11:30 pm - Selah barking
1:23 am - Selah barking
1:35 am - dang it, now that I've been up, I have to pee
1:56 am - THUD thudthudthud.............thud
2:01 am - one more little thud, and I'm up standing at the kids' door, waiting to hear that darn cricket
2:05 am - heard nothing at door. got back in bed
2:28 am - Selah barking
2:50 am - THUD THUUUUUUUUD I thought for sure something happened that time
2:56 am - heard nothing at door and got back in bed
3:31 am - Selah barking (made Jelani go kick her)

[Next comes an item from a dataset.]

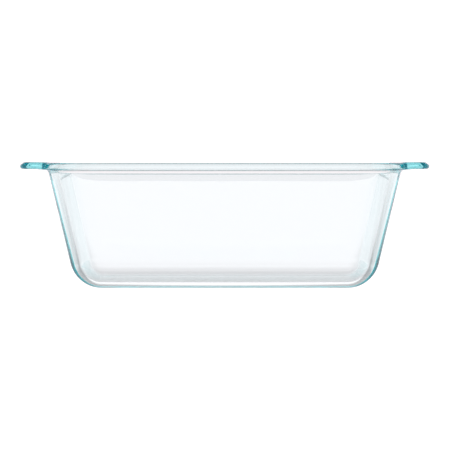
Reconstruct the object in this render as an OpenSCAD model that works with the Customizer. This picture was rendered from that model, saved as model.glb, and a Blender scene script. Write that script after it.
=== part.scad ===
// Clear pressed-glass loaf dish with a tab handle at each end of its rim.
// The real dish is one moulding. The nodes are the regions of that moulding: they meet
// face to face, never overlap, and together make the whole dish and nothing else.
// Origin at the middle of the underside, +X along the length, +Y to the back, +Z up.

/* [Dish] */
// Length over both handles
overall_l = 254; // [246:1:270]
// Height of the rim's top above the underside
rim_h = 78; // [60:1:90]
// Length of the flat underside, along its middle
floor_l = 154.4; // [130:0.2:160]
// Width of the flat underside, across its middle
floor_w = 63; // [50:1:76]
// Lean of every wall, in degrees from upright
draft = 13.4; // [6:0.1:15]

/* [Glass] */
// Thickness of the floor
floor_t = 4.2; // [3:0.1:7]
// Thickness of the walls
wall_t = 5.6; // [3.5:0.1:7]
// Outside radius of the heel, the curve between the underside and the walls
heel_r = 20.5; // [14:0.5:22]

/* [Bow] */
// Radius of the slight outward bow of the long sides, seen from above
long_bow_r = 1400; // [800:50:4000]
// Radius of the slight outward bow of the ends, seen from above
end_bow_r = 700; // [400:50:4000]

/* [Rim] */
// Thickness of the rim, from its top face to its lower face
rim_t = 4.2; // [3:0.1:6]
// How far the rim stands out past the walls
rim_lip = 3.6; // [3:0.1:6]
// Radius of the fillet between the walls and the rim's lower face
rim_fillet_r = 3; // [1:0.1:3.5]

/* [Handles] */
// Width of a handle, across the dish
handle_w = 92; // [50:1:96]
// Thickness of a handle, whose free edges are fully round
handle_t = 4.2; // [3:0.1:6]
// How far a handle's top stands above the rim's top
handle_rise = 0.6; // [0:0.1:1.5]
// Radius of a handle's outer corners, seen from above
handle_corner_r = 9; // [5:0.5:12]

/* [Hidden] */
// Colour of the clear glass, with its faint tint
glass_colour = [0.72, 0.9, 0.92, 0.45];
// Facets of the small curves, of the sweeps round the dish, and of the large bowed arcs
curve_facets = 96;
sweep_facets = 256;
bow_facets = 4096;

// Seen from above, the flat underside is the outline that everything else follows.
// Centres of the arcs that bow its right end and its back
end_centre = [floor_l / 2 - end_bow_r, 0];
long_centre = [0, floor_w / 2 - long_bow_r];
// Its corner, where those two arcs cross
centres_gap = norm(long_centre - end_centre);
gap_direction = (long_centre - end_centre) / centres_gap;
along_gap = (end_bow_r ^ 2 - long_bow_r ^ 2 + centres_gap ^ 2) / (2 * centres_gap);
across_gap = sqrt(end_bow_r ^ 2 - along_gap ^ 2);
corner = end_centre + along_gap * gap_direction + across_gap * [-gap_direction.y, gap_direction.x];
// Angles at which the end and the long side hand over to the turn about the corner
end_angle = atan2(corner.y - end_centre.y, corner.x - end_centre.x);
long_angle = atan2(corner.y - long_centre.y, corner.x - long_centre.x);

// Inside radius of the heel, which takes the glass from the floor's thickness to the walls'
heel_in_r = heel_r - (wall_t - floor_t * sin(draft)) / (1 - sin(draft));
// Centres of the heel's arcs, as distance outside the outline and height. Both arcs start
// on the outline, the inner one on top of the floor.
heel_centre = [0, heel_r];
heel_in_centre = [0, floor_t + heel_in_r];
// Height of the rim's lower face, and distance of the rim's edge outside the outline
rim_low = rim_h - rim_t;
rim_edge = wall_outside(rim_h).x + rim_lip;
// Height of a handle's middle
handle_mid = rim_h + handle_rise - handle_t / 2;

// Sections: x is the distance outside the flat underside's outline, y is the height.

// Distance outside the outline of a wall face that is tangent to an arc of the heel
function wall_x(centre, radius, height) = (radius + (height - centre.y) * sin(draft)) / cos(draft);

// Point on the wall's outer face, and on its inner face, at a height
function wall_outside(height) = [wall_x(heel_centre, heel_r, height), height];
function wall_inside(height) = [wall_x(heel_in_centre, heel_in_r, height), height];

// Point where an arc of the heel hands over to the wall
function heel_end(centre, radius) = centre + radius * [cos(draft), -sin(draft)];

module heel_section() {
    outer_end = heel_end(heel_centre, heel_r);
    inner_end = heel_end(heel_in_centre, heel_in_r);
    // Past both arcs, in line with the heel's end
    beyond = inner_end + 2 * (outer_end - inner_end);
    difference() {
        intersection() {
            translate(heel_centre)
                circle(heel_r, $fn = curve_facets);
            polygon([[0, 0], [beyond.x, 0], beyond, inner_end, heel_in_centre]);
        }
        translate(heel_in_centre)
            circle(heel_in_r, $fn = curve_facets);
    }
}

module wall_section() {
    polygon([
        heel_end(heel_centre, heel_r),
        wall_outside(rim_low),
        wall_inside(rim_low),
        heel_end(heel_in_centre, heel_in_r)
    ]);
}

module rim_section() {
    under_lip = wall_outside(rim_low);
    // The fillet fills the angle between the wall and the rim's lower face
    reach = rim_fillet_r / tan((90 + draft) / 2);
    fillet_centre = under_lip + [reach, -rim_fillet_r];
    difference() {
        polygon([
            wall_inside(rim_low),
            under_lip,
            under_lip - reach * [sin(draft), cos(draft)],
            fillet_centre,
            under_lip + [reach, 0],
            [rim_edge, rim_low],
            [rim_edge, rim_h],
            wall_inside(rim_h)
        ]);
        translate(fillet_centre)
            circle(rim_fillet_r, $fn = curve_facets);
    }
}

// Sweeps: each carries a section round one arc of the outline.

module sweep(centre, radius, from_angle, to_angle) {
    translate([centre.x, centre.y, 0])
        rotate([0, 0, from_angle])
            rotate_extrude(angle = to_angle - from_angle, $fn = sweep_facets)
                translate([radius, 0])
                    children();
}

module along_back() {
    sweep(long_centre, long_bow_r, long_angle, 180 - long_angle)
        children();
}

module along_right() {
    sweep(end_centre, end_bow_r, -end_angle, end_angle)
        children();
}

module round_back_right() {
    sweep(corner, 0, end_angle, long_angle)
        children();
}

module to_front() {
    mirror([0, 1, 0])
        children();
}

module to_left() {
    mirror([1, 0, 0])
        children();
}

module clear_glass() {
    color(glass_colour)
        children();
}

// Floor

module floor() {
    clear_glass()
        linear_extrude(floor_t)
            intersection_for(side = [-1, 1])
                intersection() {
                    translate(side * end_centre)
                        circle(end_bow_r, $fn = bow_facets);
                    translate(side * long_centre)
                        circle(long_bow_r, $fn = bow_facets);
                }
}

// Heels

module back_heel() {
    clear_glass()
        along_back()
            heel_section();
}

module front_heel() {
    to_front()
        back_heel();
}

module right_heel() {
    clear_glass()
        along_right()
            heel_section();
}

module left_heel() {
    to_left()
        right_heel();
}

module back_right_heel() {
    clear_glass()
        round_back_right()
            heel_section();
}

module back_left_heel() {
    to_left()
        back_right_heel();
}

module front_right_heel() {
    to_front()
        back_right_heel();
}

module front_left_heel() {
    to_front()
        back_left_heel();
}

// Walls

module back_wall() {
    clear_glass()
        along_back()
            wall_section();
}

module front_wall() {
    to_front()
        back_wall();
}

module right_wall() {
    clear_glass()
        along_right()
            wall_section();
}

module left_wall() {
    to_left()
        right_wall();
}

module back_right_wall() {
    clear_glass()
        round_back_right()
            wall_section();
}

module back_left_wall() {
    to_left()
        back_right_wall();
}

module front_right_wall() {
    to_front()
        back_right_wall();
}

module front_left_wall() {
    to_front()
        back_left_wall();
}

// Rim

module back_rim() {
    clear_glass()
        along_back()
            rim_section();
}

module front_rim() {
    to_front()
        back_rim();
}

module right_rim() {
    clear_glass()
        along_right()
            rim_section();
}

module left_rim() {
    to_left()
        right_rim();
}

module back_right_rim() {
    clear_glass()
        round_back_right()
            rim_section();
}

module back_left_rim() {
    to_left()
        back_right_rim();
}

module front_right_rim() {
    to_front()
        back_right_rim();
}

module front_left_rim() {
    to_front()
        back_left_rim();
}

// Handles

// Flat slab with fully round free edges, from above the floor's corner out to the tip
module handle_slab() {
    edge_r = handle_t / 2;
    turn_r = handle_corner_r - edge_r;
    tip = overall_l / 2 - edge_r;
    turn = [tip - turn_r, handle_w / 2 - handle_corner_r];
    translate([corner.x, -turn.y, -edge_r])
        cube([tip - corner.x, 2 * turn.y, handle_t]);
    translate([corner.x, -turn.y - turn_r, -edge_r])
        cube([turn.x - corner.x, 2 * (turn.y + turn_r), handle_t]);
    translate([tip, 0, 0])
        rotate([90, 0, 0])
            cylinder(h = 2 * turn.y, r = edge_r, center = true, $fn = curve_facets);
    for (side = [-1, 1]) {
        translate([corner.x, side * (turn.y + turn_r), 0])
            rotate([0, 90, 0])
                cylinder(h = turn.x - corner.x, r = edge_r, $fn = curve_facets);
        translate([turn.x, side * turn.y, 0])
            rotate([0, 0, side > 0 ? 0 : -90])
                handle_turn(turn_r, edge_r);
    }
}

// Quarter turn of a handle's round edge, with the flat quarter inside it
module handle_turn(turn_r, edge_r) {
    rotate_extrude(angle = 90, $fn = curve_facets) {
        translate([turn_r, 0])
            circle(edge_r, $fn = curve_facets);
        translate([0, -edge_r])
            square([turn_r, 2 * edge_r]);
    }
}

// Everything inside the rim's edge at the right end, taller than the dish
module inside_rim_edge() {
    for (side = [-1, 1])
        translate([corner.x, side * corner.y, 0])
            cylinder(h = 2 * rim_h, r = rim_edge, $fn = sweep_facets);
    along_right()
        translate([-floor_l / 2, 0])
            square([floor_l / 2 + rim_edge, 2 * rim_h]);
}

module right_handle() {
    clear_glass()
        difference() {
            translate([0, 0, handle_mid])
                handle_slab();
            inside_rim_edge();
        }
}

module left_handle() {
    to_left()
        right_handle();
}

floor();
front_heel();
back_heel();
left_heel();
right_heel();
front_left_heel();
front_right_heel();
back_left_heel();
back_right_heel();
front_wall();
back_wall();
left_wall();
right_wall();
front_left_wall();
front_right_wall();
back_left_wall();
back_right_wall();
front_rim();
back_rim();
left_rim();
right_rim();
front_left_rim();
front_right_rim();
back_left_rim();
back_right_rim();
left_handle();
right_handle();
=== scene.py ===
"""Clear pressed-glass loaf dish with a tab handle at each end of its rim.

The dish is a single moulding, so its glass is one closed mesh: the underside, heel, walls, rim,
handles and inside follow one another round the same plan outline, in the frame of the CAD model.
Around it stand a pale table, soft surroundings that are brightest behind the dish, and a camera
at the height of the rim. Lengths are in metres and angles in radians.
"""

import logging
import math
from dataclasses import dataclass, field
from enum import Enum

import bmesh
import bpy
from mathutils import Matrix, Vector


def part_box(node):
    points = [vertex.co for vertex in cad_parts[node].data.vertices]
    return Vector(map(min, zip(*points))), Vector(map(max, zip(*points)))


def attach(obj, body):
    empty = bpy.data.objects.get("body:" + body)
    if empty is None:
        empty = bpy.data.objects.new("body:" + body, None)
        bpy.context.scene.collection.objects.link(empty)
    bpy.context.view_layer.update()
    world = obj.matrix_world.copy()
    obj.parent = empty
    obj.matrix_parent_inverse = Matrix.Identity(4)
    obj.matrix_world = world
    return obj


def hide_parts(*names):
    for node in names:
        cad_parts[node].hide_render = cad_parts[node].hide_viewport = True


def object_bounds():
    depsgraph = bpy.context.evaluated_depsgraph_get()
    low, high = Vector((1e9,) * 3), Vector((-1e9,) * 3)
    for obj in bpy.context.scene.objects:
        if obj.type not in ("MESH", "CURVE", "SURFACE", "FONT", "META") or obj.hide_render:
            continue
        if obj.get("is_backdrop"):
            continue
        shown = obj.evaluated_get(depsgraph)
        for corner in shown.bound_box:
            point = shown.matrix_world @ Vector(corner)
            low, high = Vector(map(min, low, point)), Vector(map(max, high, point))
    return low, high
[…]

3:42 am - THUD......THUDscreamTHUDthudthudthudscreamTHUDthudthudSCREEEEEAAAAM 
3:44 am - Jelani returns after putting Elijah back in bed, and noticing that the night light (which shuts off after 45 minutes) had been turned back on, and Chastity was very much pretending to be asleep with her eyes squinted tightly shut

AhHA! The cricket has been located. I am not crazy, and I do not make up noises in my head. It would appear, through a series of events and deductive reasoning, that Chastity is the cricket..."farting" around in the night when she is supposed to be sleeping. This explains my sleepless nights. This explains most of the light thudding. And this explains her more recent, unusual grumpy behavior in the mornings.

And maybe...just maybe if I can get the cricket to stop farting, then the dog will stop barking, because clearly, poor Selah has been just as confused as I have!